DATA PROVIDED:
+ + + +

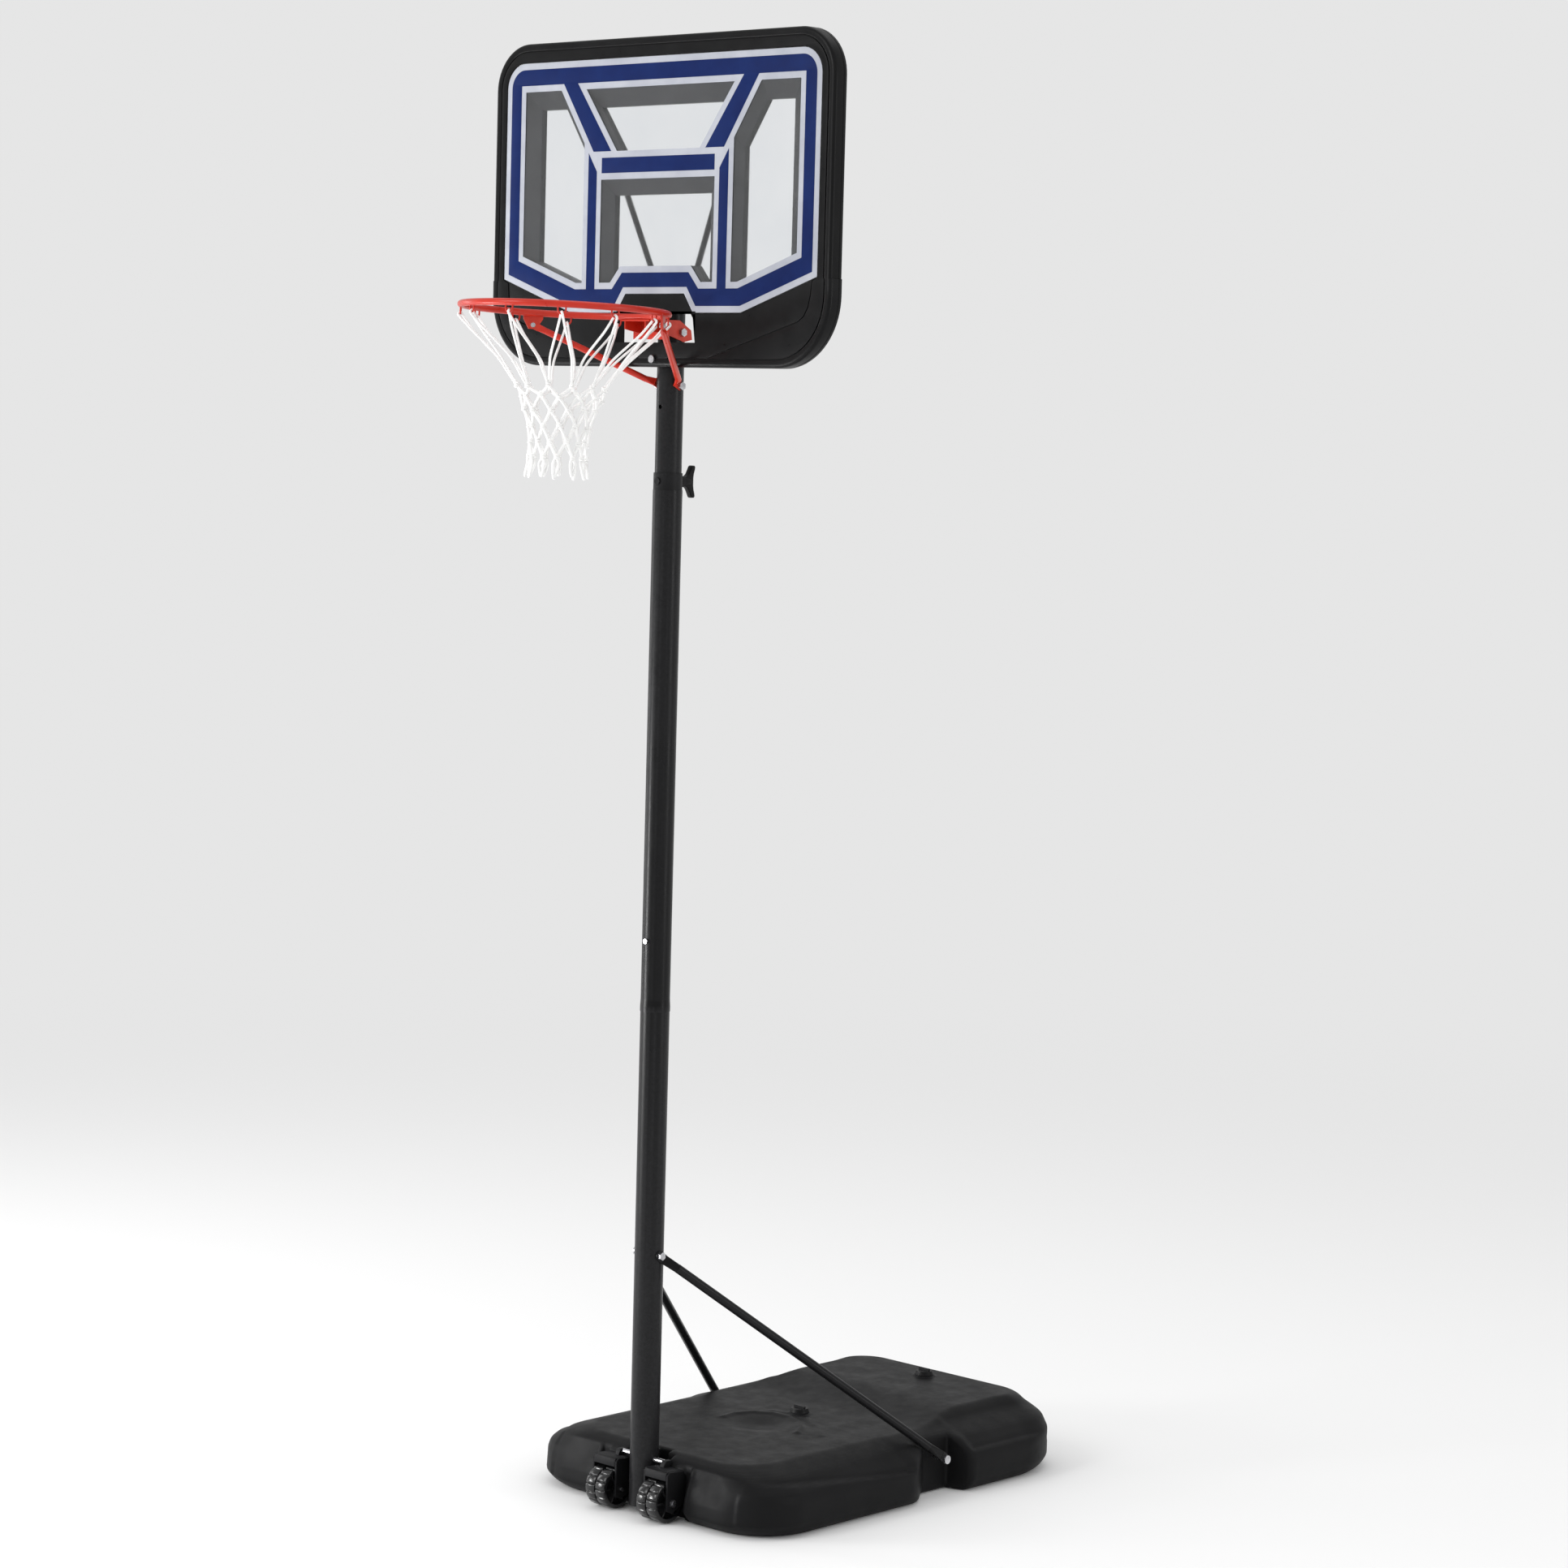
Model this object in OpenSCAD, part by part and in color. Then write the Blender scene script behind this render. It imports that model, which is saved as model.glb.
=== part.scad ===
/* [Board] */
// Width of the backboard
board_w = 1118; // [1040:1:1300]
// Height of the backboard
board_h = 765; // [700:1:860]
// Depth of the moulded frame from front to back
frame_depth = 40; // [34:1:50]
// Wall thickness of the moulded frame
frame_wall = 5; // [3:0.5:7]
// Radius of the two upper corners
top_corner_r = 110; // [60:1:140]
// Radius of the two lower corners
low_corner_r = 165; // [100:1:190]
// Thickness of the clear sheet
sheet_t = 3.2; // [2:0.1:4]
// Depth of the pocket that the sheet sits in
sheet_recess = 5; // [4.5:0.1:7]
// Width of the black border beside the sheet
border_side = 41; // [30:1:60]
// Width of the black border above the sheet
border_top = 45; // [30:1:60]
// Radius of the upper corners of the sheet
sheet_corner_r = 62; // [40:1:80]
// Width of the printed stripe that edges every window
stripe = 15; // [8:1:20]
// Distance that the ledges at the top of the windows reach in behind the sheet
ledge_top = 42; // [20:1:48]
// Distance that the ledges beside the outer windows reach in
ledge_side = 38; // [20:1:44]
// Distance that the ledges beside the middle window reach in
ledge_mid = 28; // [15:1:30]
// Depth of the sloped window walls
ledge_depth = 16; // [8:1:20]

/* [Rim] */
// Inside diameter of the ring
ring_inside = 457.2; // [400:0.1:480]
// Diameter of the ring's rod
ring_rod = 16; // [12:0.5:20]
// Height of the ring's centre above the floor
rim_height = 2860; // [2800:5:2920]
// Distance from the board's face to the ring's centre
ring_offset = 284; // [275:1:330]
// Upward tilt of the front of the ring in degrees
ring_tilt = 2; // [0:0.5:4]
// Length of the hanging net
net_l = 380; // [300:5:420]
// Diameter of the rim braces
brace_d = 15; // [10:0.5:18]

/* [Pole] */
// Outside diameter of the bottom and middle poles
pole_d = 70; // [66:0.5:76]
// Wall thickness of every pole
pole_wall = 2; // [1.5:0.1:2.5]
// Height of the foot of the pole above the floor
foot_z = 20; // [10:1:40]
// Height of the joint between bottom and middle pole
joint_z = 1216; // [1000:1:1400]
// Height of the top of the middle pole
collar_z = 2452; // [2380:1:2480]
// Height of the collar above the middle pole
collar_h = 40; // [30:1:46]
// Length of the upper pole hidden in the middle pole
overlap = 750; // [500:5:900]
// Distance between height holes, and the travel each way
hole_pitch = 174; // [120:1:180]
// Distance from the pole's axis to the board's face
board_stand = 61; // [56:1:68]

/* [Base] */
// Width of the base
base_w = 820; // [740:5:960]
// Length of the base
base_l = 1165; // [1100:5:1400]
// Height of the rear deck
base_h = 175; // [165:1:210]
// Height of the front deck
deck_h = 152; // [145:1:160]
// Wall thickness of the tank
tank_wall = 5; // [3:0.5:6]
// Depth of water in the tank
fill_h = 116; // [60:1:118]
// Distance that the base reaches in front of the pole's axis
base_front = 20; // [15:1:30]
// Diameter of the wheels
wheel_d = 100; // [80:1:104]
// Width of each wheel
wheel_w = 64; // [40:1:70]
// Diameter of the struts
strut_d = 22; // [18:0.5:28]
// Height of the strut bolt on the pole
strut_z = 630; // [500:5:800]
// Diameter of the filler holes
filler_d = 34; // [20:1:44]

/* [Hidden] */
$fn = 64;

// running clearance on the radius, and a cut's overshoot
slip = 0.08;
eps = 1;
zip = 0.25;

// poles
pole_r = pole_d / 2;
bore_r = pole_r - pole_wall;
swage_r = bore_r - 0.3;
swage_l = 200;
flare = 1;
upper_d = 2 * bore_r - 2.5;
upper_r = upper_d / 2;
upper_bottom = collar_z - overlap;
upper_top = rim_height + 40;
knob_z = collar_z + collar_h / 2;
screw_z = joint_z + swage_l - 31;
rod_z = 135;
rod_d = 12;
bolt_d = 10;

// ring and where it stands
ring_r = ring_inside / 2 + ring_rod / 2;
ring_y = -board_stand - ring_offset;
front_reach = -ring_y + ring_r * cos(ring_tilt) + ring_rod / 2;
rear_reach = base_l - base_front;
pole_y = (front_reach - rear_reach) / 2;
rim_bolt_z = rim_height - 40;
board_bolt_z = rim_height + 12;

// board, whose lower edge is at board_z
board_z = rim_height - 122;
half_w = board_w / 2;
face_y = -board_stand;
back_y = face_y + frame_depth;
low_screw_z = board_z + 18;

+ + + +

Find every line holding the word "that"; give their count and nothing else.

7